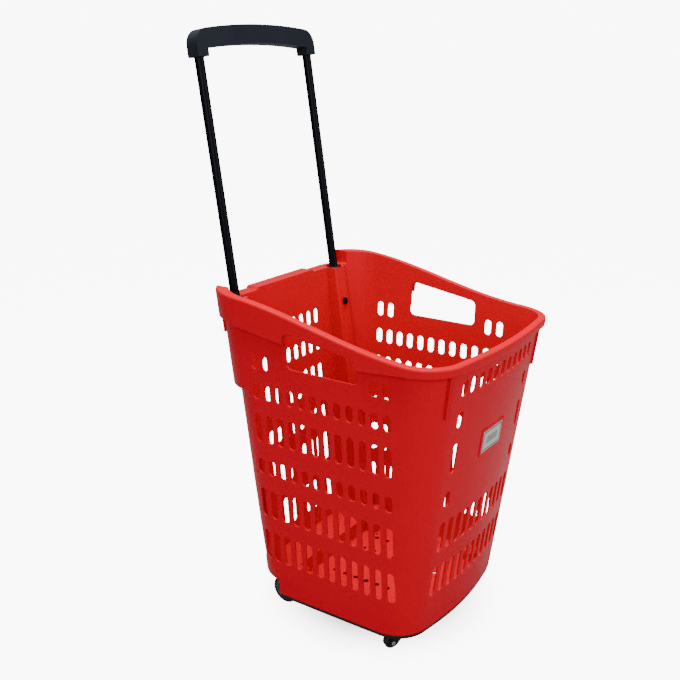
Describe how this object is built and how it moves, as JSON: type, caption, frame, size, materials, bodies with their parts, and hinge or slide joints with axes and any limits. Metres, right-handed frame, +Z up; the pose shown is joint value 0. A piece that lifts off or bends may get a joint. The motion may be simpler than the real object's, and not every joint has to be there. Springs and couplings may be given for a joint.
{
  "type": "rolling basket trolley",
  "caption": "Deep tapered slotted plastic basket with a swept rim and hand holds, rear wheels, front swivel casters and a sliding two-rod pull handle.",
  "frame": {"origin": "on the floor, at the middle of the footprint of the whole trolley with its handle up", "axes": "+Z up, -Y towards the low front of the basket, +Y towards the pull handle, +X completes a right-handed frame"},
  "size_m": [0.3986, 0.4927, 0.9408],
  "materials": {
    "red_plastic": "gloss",
    "black_plastic": "satin",
    "grip_plastic": "satin",
    "grey_plastic": "satin",
    "white_plastic": "satin",
    "black_steel": "satin",
    "zinc_steel": "satin",
    "black_rubber": "matte",
    "label_card": "satin"
  },
  "bodies": {
    "basket": {"basket_tub": "red_plastic", "base_frame": "black_plastic", "base_screws": "zinc_steel", "front_label": "label_card", "guide_tube_left": "grey_plastic", "guide_tube_right": "grey_plastic", "top_bush_left": "black_plastic", "top_bush_right": "black_plastic", "guide_screws": "black_steel", "rear_axle": "zinc_steel", "axle_caps": "zinc_steel", "caster_bush_left": "grey_plastic", "caster_bush_right": "grey_plastic"},
    "handle": {"handle_grip": "grip_plastic", "grip_screws": "black_steel", "handle_rod_left": "black_steel", "handle_rod_right": "black_steel", "rod_foot_left": "white_plastic", "rod_foot_right": "white_plastic"},
    "rear_wheel_left": {"rear_hub_left": "grey_plastic", "rear_tyre_left": "black_rubber"},
    "caster_swivel_left": {"caster_fork_left": "black_plastic", "caster_pin_left": "zinc_steel", "pin_clip_left": "zinc_steel", "caster_axle_left": "zinc_steel"},
    "caster_roller_left": {"caster_wheel_left": "black_rubber"},
    "rear_wheel_right": {"rear_hub_right": "grey_plastic", "rear_tyre_right": "black_rubber"},
    "caster_swivel_right": {"caster_fork_right": "black_plastic", "caster_pin_right": "zinc_steel", "pin_clip_right": "zinc_steel", "caster_axle_right": "zinc_steel"},
    "caster_roller_right": {"caster_wheel_right": "black_rubber"}
  },
  "joints": [
    {"name": "handle_slide", "type": "slide", "parent": "basket", "child": "handle", "axis": [0, 0.1518, 0.9884], "range_m": [-0.364, 0]},
    {"name": "rear_wheel_left_spin", "type": "hinge", "parent": "basket", "child": "rear_wheel_left", "pos_m": [-0.121, 0.0885, 0.025], "axis": [1, 0, 0], "continuous": true},
    {"name": "rear_wheel_right_spin", "type": "hinge", "parent": "basket", "child": "rear_wheel_right", "pos_m": [0.121, 0.0885, 0.025], "axis": [1, 0, 0], "continuous": true},
    {"name": "caster_left_swivel", "type": "hinge", "parent": "basket", "child": "caster_swivel_left", "pos_m": [-0.125, -0.131, 0.027], "axis": [0, 0, 1], "continuous": true},
    {"name": "caster_left_spin", "type": "hinge", "parent": "caster_swivel_left", "child": "caster_roller_left", "pos_m": [-0.13453, -0.1255, 0.012], "axis": [0.5, 0.866, 0], "continuous": true},
    {"name": "caster_right_swivel", "type": "hinge", "parent": "basket", "child": "caster_swivel_right", "pos_m": [0.125, -0.131, 0.027], "axis": [0, 0, 1], "continuous": true},
    {"name": "caster_right_spin", "type": "hinge", "parent": "caster_swivel_right", "child": "caster_roller_right", "pos_m": [0.13453, -0.1255, 0.012], "axis": [0.5, -0.866, 0], "continuous": true}
  ]
}
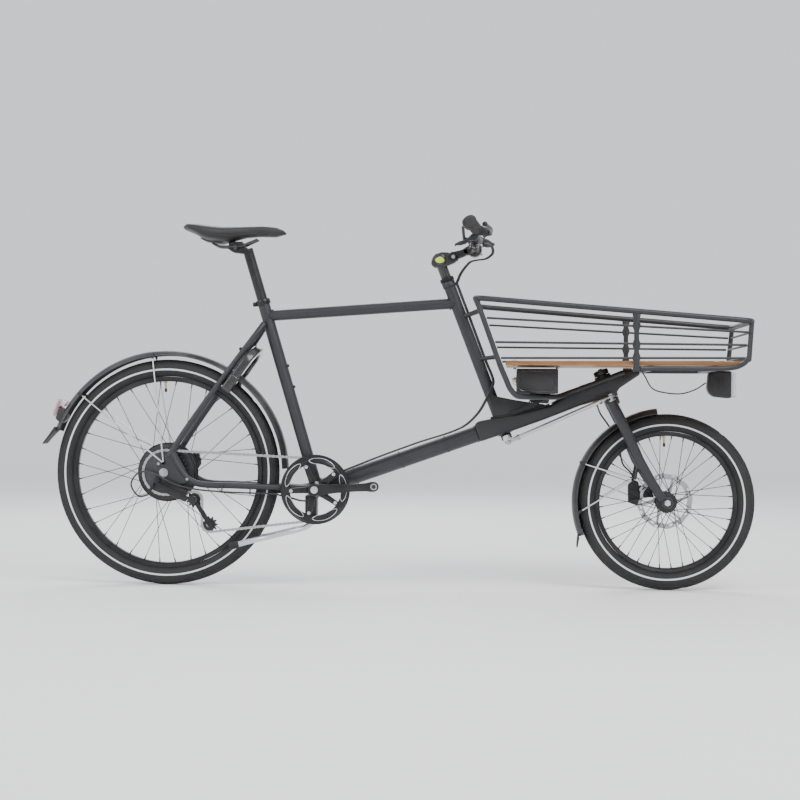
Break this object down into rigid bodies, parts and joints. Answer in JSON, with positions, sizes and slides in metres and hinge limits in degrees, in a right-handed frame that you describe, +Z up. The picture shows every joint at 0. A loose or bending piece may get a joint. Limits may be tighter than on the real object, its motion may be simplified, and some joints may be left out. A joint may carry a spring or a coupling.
{
  "type": "cargo bicycle",
  "caption": "Long front-loading cargo bicycle with an open wire basket over a wooden deck ahead of the handlebar, rod-linked steering, hub motor, small front wheel and large rear wheel.",
  "frame": {"origin": "on the ground, at the middle of the bicycle's bounding box", "axes": "+X forward, +Y to the rider's left, +Z up"},
  "size_m": [2.0745, 0.663, 1.058],
  "materials": {
    "frame_paint": "satin charcoal paint",
    "beam_paint": "satin charcoal paint",
    "black_metal": "black anodised",
    "silver_metal": "satin",
    "steel": "brushed",
    "tyre_rubber": "moulded tread",
    "grip_rubber": "fine grip texture",
    "cable_jacket": "smooth jacket",
    "black_plastic": "moulded, fine grain",
    "light_plastic": "moulded",
    "deck_wood": "oiled plywood",
    "saddle_cover": "fine grain synthetic leather"
  },
  "bodies": {
    "frame": {"seat_tube": "frame_paint", "top_tube": "frame_paint", "down_tube": "frame_paint", "front_beam": "beam_paint", "head_tube": "frame_paint", "rear_stays_right": "frame_paint", "rear_stays_left": "frame_paint", "support_tube_right": "frame_paint", "support_tube_left": "frame_paint", "basket_top_rail": "frame_paint", "basket_side_right": "frame_paint", "basket_side_left": "frame_paint", "basket_front": "frame_paint", "basket_rear": "frame_paint", "deck_frame": "frame_paint", "cargo_deck": "deck_wood", "battery": "black_plastic", "headlight": "light_plastic", "rear_fender": "black_plastic", "ring_lock": "black_plastic", "chain": "steel", "derailleur": "black_metal", "rear_caliper": "black_metal", "rear_axle": "steel", "frame_cables": "cable_jacket", "light_lead": "cable_jacket", "front_brake_hose": "cable_jacket"},
    "rear_wheel": {"rear_tyre": "tyre_rubber", "rear_rim": "black_metal", "rear_hub_motor": "black_metal"},
    "sprockets": {"cassette": "steel"},
    "cranks": {"crank_right": "black_metal", "crank_left": "black_metal", "chainring": "black_metal"},
    "guide_jockey": {"guide_pulley": "black_plastic"},
    "tension_jockey": {"tension_pulley": "black_plastic"},
    "stand": {"kickstand": "silver_metal"},
    "steerer": {"steerer": "black_metal", "control_cables_lower": "cable_jacket"},
    "tie_rod": {"tie_rod": "silver_metal"},
    "fork": {"fork": "frame_paint", "front_fender": "black_plastic"},
    "front_wheel": {"front_tyre": "tyre_rubber", "front_rim": "black_metal", "front_hub": "black_metal"},
    "riser": {"stem_riser": "black_metal", "control_cables_middle": "cable_jacket"},
    "stem": {"stem_arm": "black_metal", "handlebar": "black_metal", "grip_right": "grip_rubber", "grip_left": "grip_rubber", "right_controls": "black_plastic", "left_controls": "black_plastic", "display": "light_plastic", "control_cables_upper": "cable_jacket"},
    "lever_right": {"brake_lever_right": "black_metal"},
    "lever_left": {"brake_lever_left": "black_metal"},
    "shifter": {"shift_lever": "black_plastic"},
    "saddle_post": {"seatpost": "black_metal", "saddle": "saddle_cover"}
  },
  "joints": [
    {"name": "steer", "type": "hinge", "parent": "frame", "child": "steerer", "pos_m": [0.24673, 0, 0.63572], "axis": [-0.3584, 0, 0.9336], "range_deg": [-38, 38], "deforming": ["control_cables_lower", "front_brake_hose"]},
    {"name": "fork_steer", "type": "hinge", "parent": "frame", "child": "fork", "pos_m": [0.61125, 0, 0.58101], "axis": [-0.3584, 0, 0.9336], "range_deg": [-38, 38]},
    {"name": "tie_rod_pivot", "type": "hinge", "parent": "steerer", "child": "tie_rod", "pos_m": [0.32736, -0.055, 0.42566], "axis": [-0.3584, 0, 0.9336], "range_deg": [-38, 38]},
    {"name": "rear_wheel_spin", "type": "hinge", "parent": "frame", "child": "rear_wheel", "pos_m": [-0.669, 0, 0.33], "axis": [0, 1, 0], "continuous": true},
    {"name": "front_wheel_spin", "type": "hinge", "parent": "fork", "child": "front_wheel", "pos_m": [0.782, 0, 0.254], "axis": [0, 1, 0], "continuous": true},
    {"name": "crank_spin", "type": "hinge", "parent": "frame", "child": "cranks", "pos_m": [-0.229, 0, 0.284], "axis": [0, 1, 0], "continuous": true},
    {"name": "cassette_spin", "type": "hinge", "parent": "frame", "child": "sprockets", "pos_m": [-0.669, 0, 0.33], "axis": [0, 1, 0], "continuous": true},
    {"name": "guide_pulley_spin", "type": "hinge", "parent": "frame", "child": "guide_jockey", "pos_m": [-0.583, -0.045, 0.252], "axis": [0, 1, 0], "continuous": true},
    {"name": "tension_pulley_spin", "type": "hinge", "parent": "frame", "child": "tension_jockey", "pos_m": [-0.538, -0.045, 0.18], "axis": [0, 1, 0], "continuous": true},
    {"name": "kickstand_fold", "type": "hinge", "parent": "frame", "child": "stand", "pos_m": [-0.24, 0, 0.19], "axis": [0, -1, 0], "range_deg": [0, 80]},
    {"name": "stem_height", "type": "slide", "parent": "steerer", "child": "riser", "axis": [-0.3584, 0, 0.9336], "range_m": [0, 0.06]},
    {"name": "stem_angle", "type": "hinge", "parent": "riser", "child": "stem", "pos_m": [0.166, 0, 0.96], "axis": [0, -1, 0], "range_deg": [-12, 30]},
    {"name": "brake_lever_right_pull", "type": "hinge", "parent": "stem", "child": "lever_right", "pos_m": [0.275, -0.196, 1.012], "axis": [0, 0, -1], "range_deg": [0, 6], "stiffness_Nm_per_rad": 1},
    {"name": "brake_lever_left_pull", "type": "hinge", "parent": "stem", "child": "lever_left", "pos_m": [0.275, 0.196, 1.012], "axis": [0, 0, 1], "range_deg": [0, 6], "stiffness_Nm_per_rad": 1},
    {"name": "shift_lever_push", "type": "hinge", "parent": "stem", "child": "shifter", "pos_m": [0.216, -0.169, 0.996], "axis": [0, 0, 1], "range_deg": [0, 6], "stiffness_Nm_per_rad": 1},
    {"name": "seat_height", "type": "slide", "parent": "frame", "child": "saddle_post", "axis": [-0.2844, 0, 0.9587], "range_m": [-0.035, 0.08]}
  ],
  "couplings": [
    {"joint": "fork_steer", "follows": "steer", "ratio": 1},
    {"joint": "tie_rod_pivot", "follows": "steer", "ratio": -1},
    {"joint": "cassette_spin", "follows": "crank_spin", "ratio": 1.375},
    {"joint": "guide_pulley_spin", "follows": "crank_spin", "ratio": -4},
    {"joint": "tension_pulley_spin", "follows": "crank_spin", "ratio": 4}
  ]
}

→ Set exercise: Sift through the entries and copy every line with "object".

→ Result:
Describe how this object is built and how it moves, as JSON: type, caption, frame, size, materials, bodies with their parts, and hinge or slide joints with axes and any limits. Metres, right-handed frame, +Z up; the pose shown is joint value 0. A piece that lifts off or bends may get a joint. The motion may be simpler than the real object's, and not every joint has to be there. Springs and couplings may be given for a joint.
Break this object down into rigid bodies, parts and joints. Answer in JSON, with positions, sizes and slides in metres and hinge limits in degrees, in a right-handed frame that you describe, +Z up. The picture shows every joint at 0. A loose or bending piece may get a joint. Limits may be tighter than on the real object, its motion may be simplified, and some joints may be left out. A joint may carry a spring or a coupling.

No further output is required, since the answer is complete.